Mitigating the cold start issue in Serverless using Reinforcement learning
Summary
Serverless computing is a novel paradigm of cloud computing that allows cloud users to reduce underlying infrastructure down to the ”function” level of an application. Although, the function provides lightweight and efficient resource management, such control of resources comes at the expense of increased latency. The cold start problem might account for as much as 80% of the total latency, which creates the need for application optimization. This Master thesis proposes a two-tier approach for cold
start mitigation utilizing Q-learning and K-means addressing latency, CPU, memory usage, and adherence to Service level objective. The Q-learning model takes into account the shortcomings of the existing approaches and is devised with adaptive to the latency level rewards due to the dynamic nature of the function invocations and uses multiple Q-tables to avoid long-size tables. The K-means clusters the invocations based on low, medium, and high latency.
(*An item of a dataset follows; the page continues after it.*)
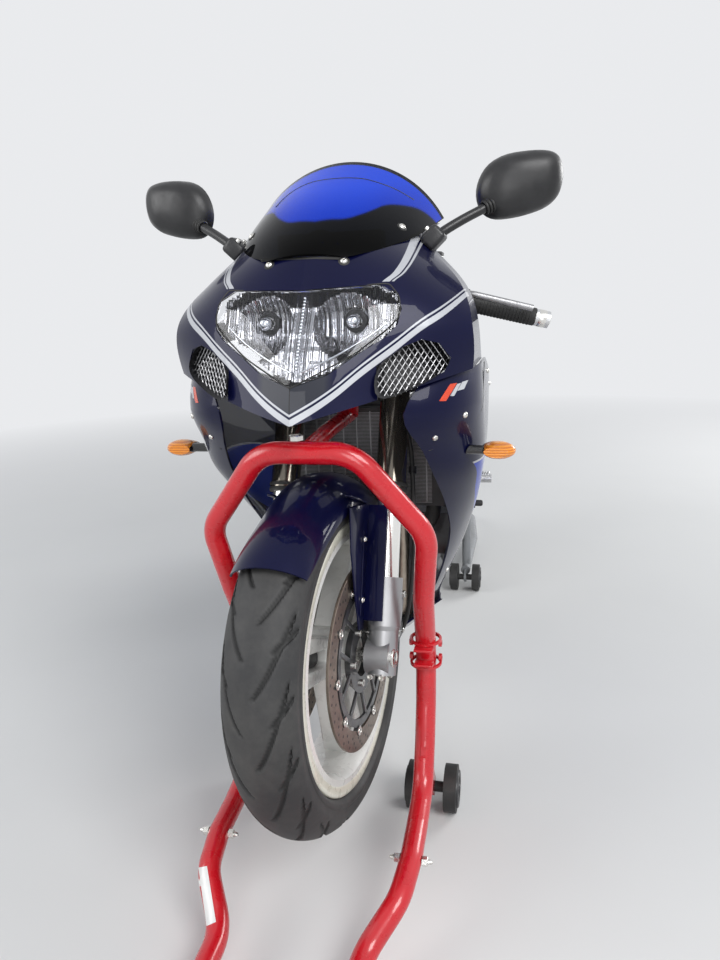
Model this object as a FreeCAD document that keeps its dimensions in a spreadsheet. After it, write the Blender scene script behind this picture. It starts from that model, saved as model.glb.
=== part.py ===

The method is trained with real-life function invocations from Huawei cloud and an evaluation dataset that was generated from function invocations in OpenFaaS. The method performed with 0.40 average reward per iteration during training and 0.46 and 0.47 during evaluation for one-by-one function invocation and parallel invocation respectively. In addition, the method proved cost efficiency by completing an iteration for around 5 seconds, required less than 8% CPU, and around 77 MB of memory for over 50 training iterations.